November 20 – Middle East: ISRAEL
Forming a government and indictment of Prime Minister
The leader of Israel’s Blue and White Party, Benny Gantz, announces that he is unable to form a coalition government. He was given the mandate to form a government by President Reuven Rivlin after Prime Minister Benjamin Netanyahu also failed to form a government. Both leaders were unable to agree a power-sharing deal and who would serve as prime minister first. In this situation, any member of the Knesset (parliament) can lead the government if he/she will collect at least 61 signatures within the next 21 days. If this does not happen, Israel will hold another election. In the meantime, Netanyahu is serving as Israel’s caretaker prime minister.

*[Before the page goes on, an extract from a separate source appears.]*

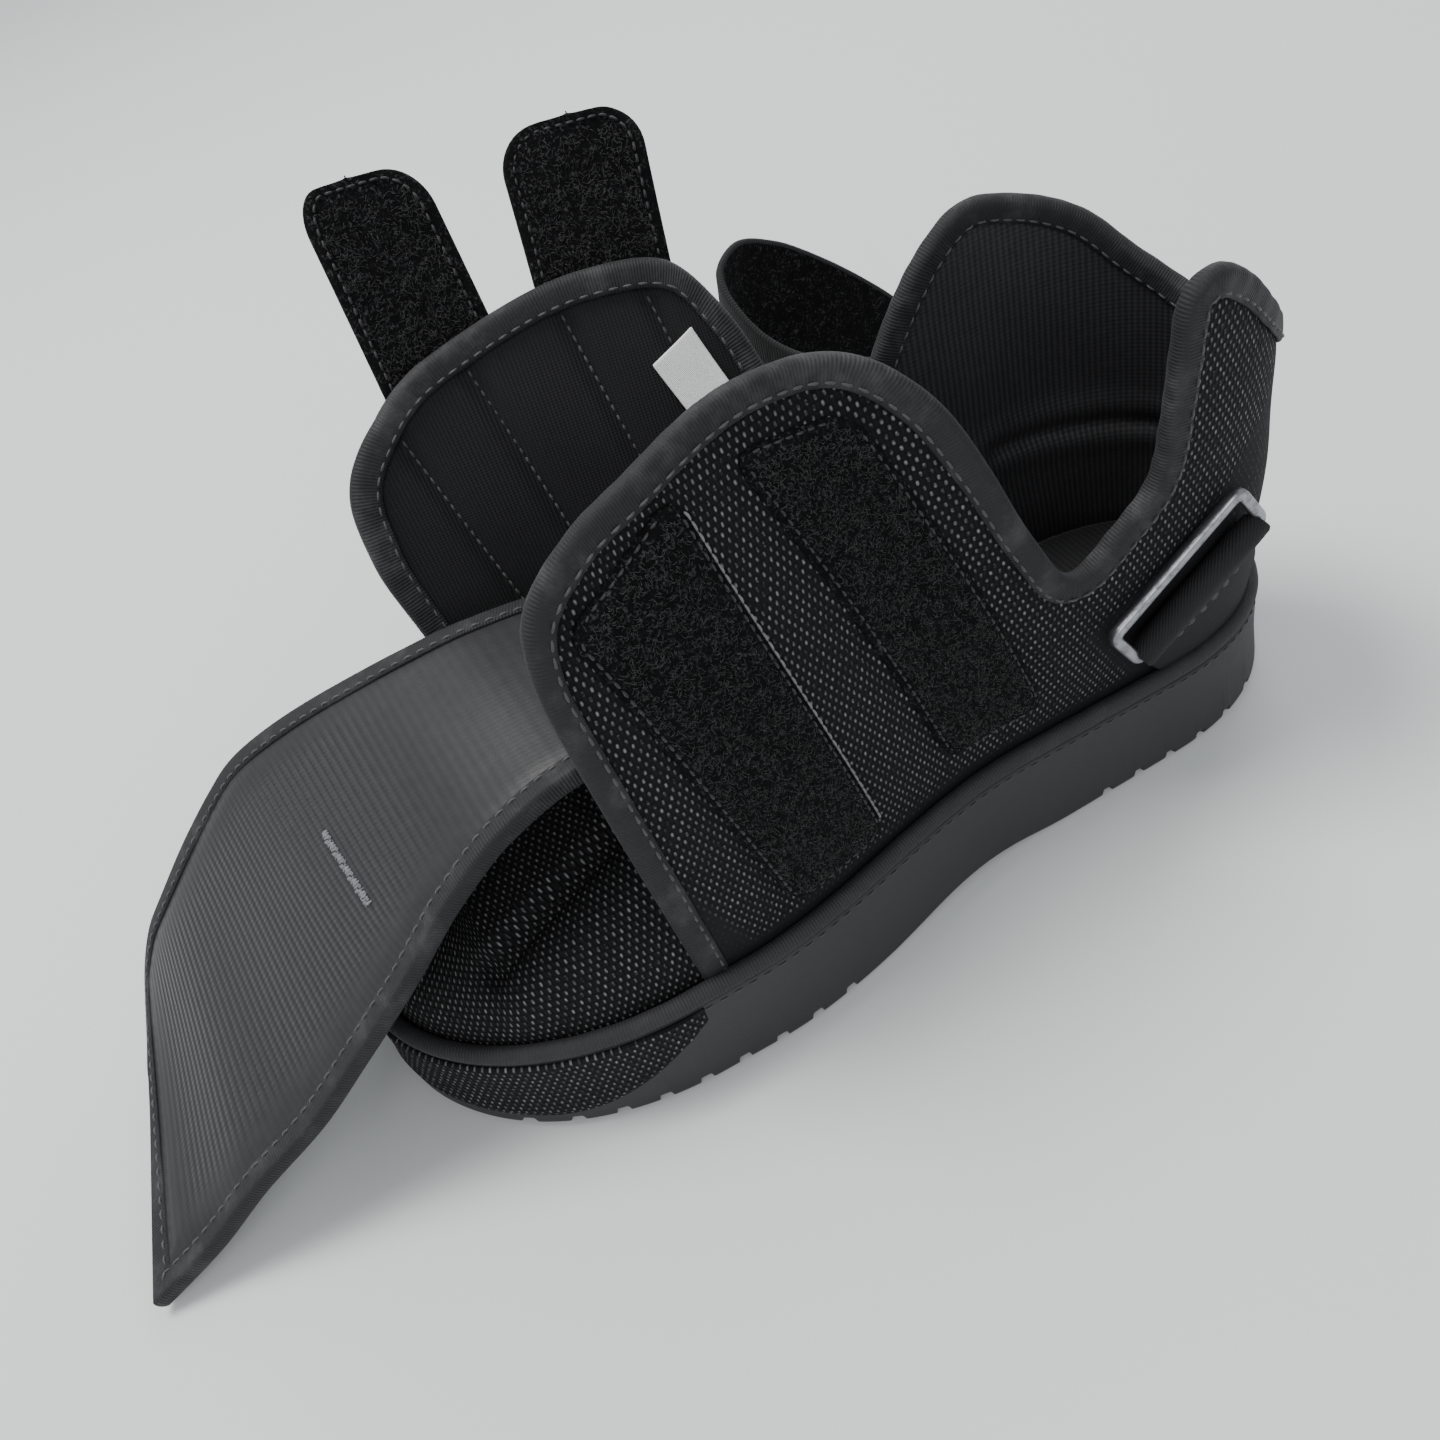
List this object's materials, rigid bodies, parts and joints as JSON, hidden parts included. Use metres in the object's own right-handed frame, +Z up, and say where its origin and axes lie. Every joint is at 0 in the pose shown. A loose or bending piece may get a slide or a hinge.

(Nov 21): Prime Minister Benjamin Netanyahu is indicted on charges of bribery, fraud, and breach of trust in connection with three different cases. The charges allege that Netanyahu received gifts while in office, worked out a deal for favorable press coverage by one Israeli newspaper in exchange for backing a bill that would weaken a rival newspaper, and made regulatory decisions that favored one telecommunications group in exchange for positive coverage on the news website. He denies any wrongdoing.